Task statement: Exactly the lines from the one that contains "back = centre + V(0, depth, 0)" to the one that contains "obj.matrix_world = Matrix.Identity(4)", both lines included, should be copied, and no others.

Information provided:
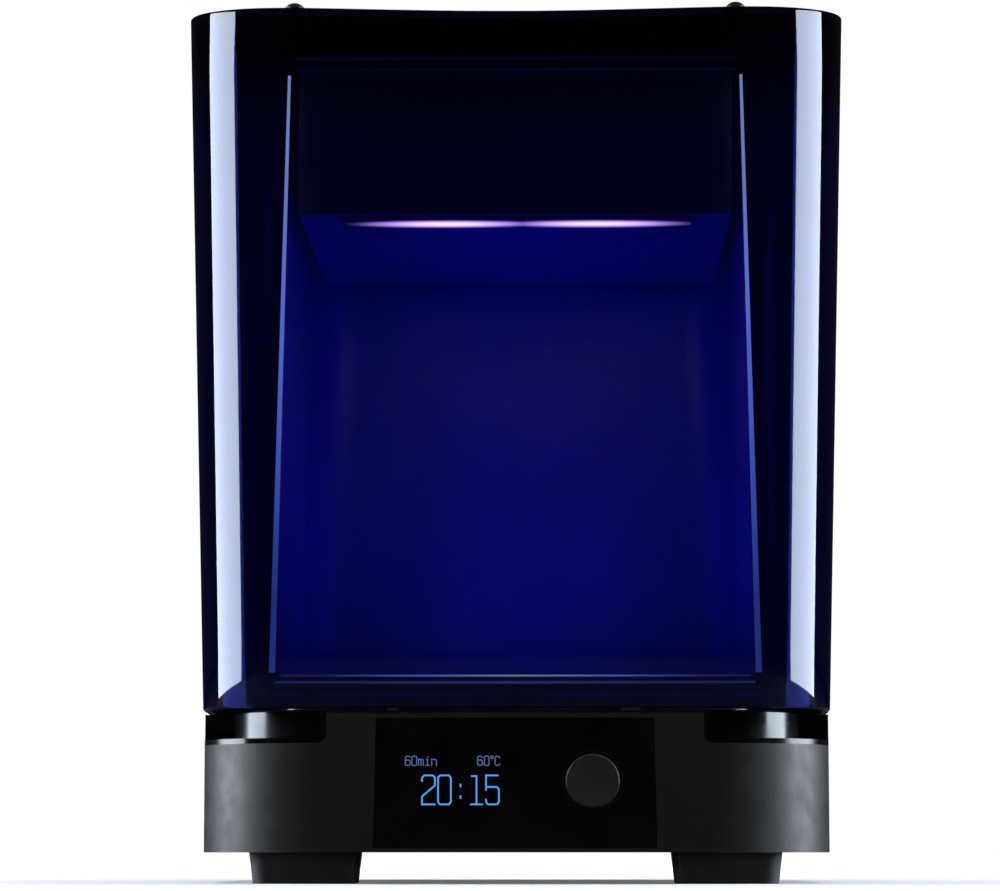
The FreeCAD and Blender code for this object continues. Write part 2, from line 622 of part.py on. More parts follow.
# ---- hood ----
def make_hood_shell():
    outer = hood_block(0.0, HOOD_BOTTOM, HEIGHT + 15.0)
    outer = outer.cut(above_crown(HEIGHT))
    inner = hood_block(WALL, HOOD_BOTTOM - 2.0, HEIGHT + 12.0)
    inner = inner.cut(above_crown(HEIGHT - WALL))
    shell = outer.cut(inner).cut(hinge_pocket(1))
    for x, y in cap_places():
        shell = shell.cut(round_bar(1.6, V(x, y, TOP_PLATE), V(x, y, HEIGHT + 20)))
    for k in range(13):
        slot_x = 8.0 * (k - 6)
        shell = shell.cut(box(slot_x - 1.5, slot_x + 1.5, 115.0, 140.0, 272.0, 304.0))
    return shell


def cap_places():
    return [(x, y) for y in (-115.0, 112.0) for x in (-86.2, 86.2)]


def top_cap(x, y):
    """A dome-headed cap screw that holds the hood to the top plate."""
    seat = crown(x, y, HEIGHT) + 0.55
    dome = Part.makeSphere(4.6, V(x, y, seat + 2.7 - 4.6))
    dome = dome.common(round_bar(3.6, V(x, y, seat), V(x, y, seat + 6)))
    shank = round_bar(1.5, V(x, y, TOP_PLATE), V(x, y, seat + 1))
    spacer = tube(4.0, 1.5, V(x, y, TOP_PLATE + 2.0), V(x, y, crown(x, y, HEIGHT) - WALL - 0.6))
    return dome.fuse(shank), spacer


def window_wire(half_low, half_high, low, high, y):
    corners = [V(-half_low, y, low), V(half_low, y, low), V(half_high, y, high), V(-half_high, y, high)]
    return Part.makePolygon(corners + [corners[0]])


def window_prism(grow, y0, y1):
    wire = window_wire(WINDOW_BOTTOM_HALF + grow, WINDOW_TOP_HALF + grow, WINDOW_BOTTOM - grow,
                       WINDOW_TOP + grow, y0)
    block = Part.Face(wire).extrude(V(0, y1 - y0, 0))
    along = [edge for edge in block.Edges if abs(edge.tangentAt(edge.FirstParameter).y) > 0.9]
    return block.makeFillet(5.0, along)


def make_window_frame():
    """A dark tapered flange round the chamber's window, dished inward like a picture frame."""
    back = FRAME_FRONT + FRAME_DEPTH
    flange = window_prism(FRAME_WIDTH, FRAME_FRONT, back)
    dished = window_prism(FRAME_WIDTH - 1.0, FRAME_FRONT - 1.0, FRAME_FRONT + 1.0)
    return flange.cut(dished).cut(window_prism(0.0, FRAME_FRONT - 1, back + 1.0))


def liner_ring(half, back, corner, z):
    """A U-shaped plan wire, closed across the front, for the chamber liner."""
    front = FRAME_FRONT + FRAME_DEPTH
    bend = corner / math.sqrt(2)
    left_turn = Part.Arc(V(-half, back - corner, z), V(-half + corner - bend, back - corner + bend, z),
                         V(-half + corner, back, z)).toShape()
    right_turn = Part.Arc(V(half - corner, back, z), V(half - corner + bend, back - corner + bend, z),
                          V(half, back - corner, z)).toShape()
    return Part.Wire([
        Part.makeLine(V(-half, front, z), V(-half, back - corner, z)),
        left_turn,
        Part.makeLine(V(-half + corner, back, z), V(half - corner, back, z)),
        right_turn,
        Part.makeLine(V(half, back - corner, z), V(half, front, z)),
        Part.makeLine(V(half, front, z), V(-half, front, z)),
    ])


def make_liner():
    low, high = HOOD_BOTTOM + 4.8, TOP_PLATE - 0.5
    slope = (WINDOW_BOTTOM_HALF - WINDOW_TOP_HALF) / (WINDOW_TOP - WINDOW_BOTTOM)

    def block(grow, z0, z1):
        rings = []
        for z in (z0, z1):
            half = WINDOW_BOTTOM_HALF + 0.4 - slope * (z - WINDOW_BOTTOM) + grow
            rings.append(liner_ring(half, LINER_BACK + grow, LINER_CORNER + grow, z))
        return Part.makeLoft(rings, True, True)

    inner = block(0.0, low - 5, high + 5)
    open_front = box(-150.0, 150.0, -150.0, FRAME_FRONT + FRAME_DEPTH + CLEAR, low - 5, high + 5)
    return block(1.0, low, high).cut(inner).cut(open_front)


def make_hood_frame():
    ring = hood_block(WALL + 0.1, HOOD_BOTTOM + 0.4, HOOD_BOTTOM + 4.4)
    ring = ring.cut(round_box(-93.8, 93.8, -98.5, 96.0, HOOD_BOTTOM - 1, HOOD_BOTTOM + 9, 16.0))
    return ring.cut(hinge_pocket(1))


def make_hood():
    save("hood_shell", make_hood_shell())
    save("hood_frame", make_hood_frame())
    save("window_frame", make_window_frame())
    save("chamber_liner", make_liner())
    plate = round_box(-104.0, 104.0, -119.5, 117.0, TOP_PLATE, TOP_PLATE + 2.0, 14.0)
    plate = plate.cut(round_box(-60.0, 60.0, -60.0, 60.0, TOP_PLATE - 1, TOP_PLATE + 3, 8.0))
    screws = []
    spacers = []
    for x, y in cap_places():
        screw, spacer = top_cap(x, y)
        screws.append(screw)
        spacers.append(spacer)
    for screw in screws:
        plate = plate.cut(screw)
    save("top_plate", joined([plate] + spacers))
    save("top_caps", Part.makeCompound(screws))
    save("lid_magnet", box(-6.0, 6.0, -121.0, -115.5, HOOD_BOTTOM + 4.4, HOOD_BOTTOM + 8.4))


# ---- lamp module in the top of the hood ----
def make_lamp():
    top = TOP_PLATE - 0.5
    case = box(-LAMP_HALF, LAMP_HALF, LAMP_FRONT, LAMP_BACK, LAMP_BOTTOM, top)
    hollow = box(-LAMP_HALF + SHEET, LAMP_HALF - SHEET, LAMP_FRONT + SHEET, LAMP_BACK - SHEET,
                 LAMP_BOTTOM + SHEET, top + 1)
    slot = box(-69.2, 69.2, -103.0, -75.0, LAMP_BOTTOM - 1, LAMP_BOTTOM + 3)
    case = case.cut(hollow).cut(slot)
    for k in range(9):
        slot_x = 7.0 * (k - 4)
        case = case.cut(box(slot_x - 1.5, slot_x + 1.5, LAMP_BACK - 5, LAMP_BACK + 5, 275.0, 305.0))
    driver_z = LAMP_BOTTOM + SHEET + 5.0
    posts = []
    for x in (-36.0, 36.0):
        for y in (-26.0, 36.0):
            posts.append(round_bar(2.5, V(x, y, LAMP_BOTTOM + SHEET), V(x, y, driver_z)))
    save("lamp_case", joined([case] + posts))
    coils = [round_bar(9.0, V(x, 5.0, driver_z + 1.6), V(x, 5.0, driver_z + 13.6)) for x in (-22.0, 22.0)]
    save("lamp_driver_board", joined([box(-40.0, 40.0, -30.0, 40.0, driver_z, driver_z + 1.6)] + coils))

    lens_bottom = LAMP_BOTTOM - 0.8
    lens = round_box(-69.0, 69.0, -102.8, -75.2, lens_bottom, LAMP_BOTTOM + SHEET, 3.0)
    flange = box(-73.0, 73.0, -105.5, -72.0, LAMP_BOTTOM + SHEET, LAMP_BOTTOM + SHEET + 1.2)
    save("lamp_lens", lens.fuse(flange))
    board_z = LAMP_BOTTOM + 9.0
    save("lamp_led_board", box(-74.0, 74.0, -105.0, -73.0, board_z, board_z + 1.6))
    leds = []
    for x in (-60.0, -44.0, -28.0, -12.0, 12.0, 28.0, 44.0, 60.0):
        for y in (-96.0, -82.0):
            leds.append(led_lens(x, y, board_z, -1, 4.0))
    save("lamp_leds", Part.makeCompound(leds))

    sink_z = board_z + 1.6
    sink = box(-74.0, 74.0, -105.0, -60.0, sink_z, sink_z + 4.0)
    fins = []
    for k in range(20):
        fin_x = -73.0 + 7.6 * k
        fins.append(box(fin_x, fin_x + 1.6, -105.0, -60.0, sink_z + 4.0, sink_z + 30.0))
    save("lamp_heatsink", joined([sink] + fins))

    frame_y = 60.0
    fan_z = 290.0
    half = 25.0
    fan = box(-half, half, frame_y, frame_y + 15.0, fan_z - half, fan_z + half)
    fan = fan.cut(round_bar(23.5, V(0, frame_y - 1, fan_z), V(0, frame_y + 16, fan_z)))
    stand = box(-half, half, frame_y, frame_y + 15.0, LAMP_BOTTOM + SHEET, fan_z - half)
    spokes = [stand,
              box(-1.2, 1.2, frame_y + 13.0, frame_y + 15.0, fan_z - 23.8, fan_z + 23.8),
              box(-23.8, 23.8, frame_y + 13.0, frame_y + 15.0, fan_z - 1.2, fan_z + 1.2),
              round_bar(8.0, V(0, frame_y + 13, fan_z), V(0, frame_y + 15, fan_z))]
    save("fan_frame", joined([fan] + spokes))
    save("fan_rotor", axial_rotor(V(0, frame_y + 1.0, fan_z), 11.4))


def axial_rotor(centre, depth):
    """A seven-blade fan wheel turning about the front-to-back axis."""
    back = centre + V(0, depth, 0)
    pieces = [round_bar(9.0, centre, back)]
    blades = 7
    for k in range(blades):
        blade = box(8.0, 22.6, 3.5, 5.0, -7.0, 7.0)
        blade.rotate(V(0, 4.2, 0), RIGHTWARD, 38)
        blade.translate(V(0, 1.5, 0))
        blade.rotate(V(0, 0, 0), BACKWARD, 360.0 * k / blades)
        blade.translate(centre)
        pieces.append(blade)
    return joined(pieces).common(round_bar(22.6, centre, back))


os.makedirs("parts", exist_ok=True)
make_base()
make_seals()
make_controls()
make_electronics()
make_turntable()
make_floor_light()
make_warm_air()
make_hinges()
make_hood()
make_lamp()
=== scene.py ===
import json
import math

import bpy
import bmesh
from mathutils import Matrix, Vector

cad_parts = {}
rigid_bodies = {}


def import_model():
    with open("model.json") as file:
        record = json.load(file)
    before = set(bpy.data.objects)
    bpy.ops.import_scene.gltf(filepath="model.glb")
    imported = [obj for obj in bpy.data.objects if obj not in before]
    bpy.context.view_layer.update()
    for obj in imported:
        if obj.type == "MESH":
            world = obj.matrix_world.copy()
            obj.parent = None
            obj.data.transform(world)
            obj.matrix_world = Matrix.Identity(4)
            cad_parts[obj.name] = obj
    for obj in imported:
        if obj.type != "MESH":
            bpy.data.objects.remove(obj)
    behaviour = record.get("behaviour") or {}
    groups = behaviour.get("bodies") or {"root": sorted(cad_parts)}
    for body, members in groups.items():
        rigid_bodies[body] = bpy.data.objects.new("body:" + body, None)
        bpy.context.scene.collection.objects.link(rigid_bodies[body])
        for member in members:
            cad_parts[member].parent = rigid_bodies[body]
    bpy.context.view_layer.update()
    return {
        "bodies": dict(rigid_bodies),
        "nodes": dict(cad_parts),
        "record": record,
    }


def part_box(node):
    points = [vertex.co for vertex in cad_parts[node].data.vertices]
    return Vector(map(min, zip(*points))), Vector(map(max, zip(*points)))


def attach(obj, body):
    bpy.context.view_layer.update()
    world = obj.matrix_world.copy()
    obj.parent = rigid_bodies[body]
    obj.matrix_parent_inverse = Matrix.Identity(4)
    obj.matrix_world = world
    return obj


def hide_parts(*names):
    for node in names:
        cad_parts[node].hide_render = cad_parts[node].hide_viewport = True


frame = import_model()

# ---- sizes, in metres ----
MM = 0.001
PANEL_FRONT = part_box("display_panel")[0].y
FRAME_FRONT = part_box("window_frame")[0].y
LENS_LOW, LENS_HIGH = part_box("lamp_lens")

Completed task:
    back = centre + V(0, depth, 0)
    pieces = [round_bar(9.0, centre, back)]
    blades = 7
    for k in range(blades):
        blade = box(8.0, 22.6, 3.5, 5.0, -7.0, 7.0)
        blade.rotate(V(0, 4.2, 0), RIGHTWARD, 38)
        blade.translate(V(0, 1.5, 0))
        blade.rotate(V(0, 0, 0), BACKWARD, 360.0 * k / blades)
        blade.translate(centre)
        pieces.append(blade)
    return joined(pieces).common(round_bar(22.6, centre, back))


os.makedirs("parts", exist_ok=True)
make_base()
make_seals()
make_controls()
make_electronics()
make_turntable()
make_floor_light()
make_warm_air()
make_hinges()
make_hood()
make_lamp()
=== scene.py ===
import json
import math

import bpy
import bmesh
from mathutils import Matrix, Vector

cad_parts = {}
rigid_bodies = {}


def import_model():
    with open("model.json") as file:
        record = json.load(file)
    before = set(bpy.data.objects)
    bpy.ops.import_scene.gltf(filepath="model.glb")
    imported = [obj for obj in bpy.data.objects if obj not in before]
    bpy.context.view_layer.update()
    for obj in imported:
        if obj.type == "MESH":
            world = obj.matrix_world.copy()
            obj.parent = None
            obj.data.transform(world)
            obj.matrix_world = Matrix.Identity(4)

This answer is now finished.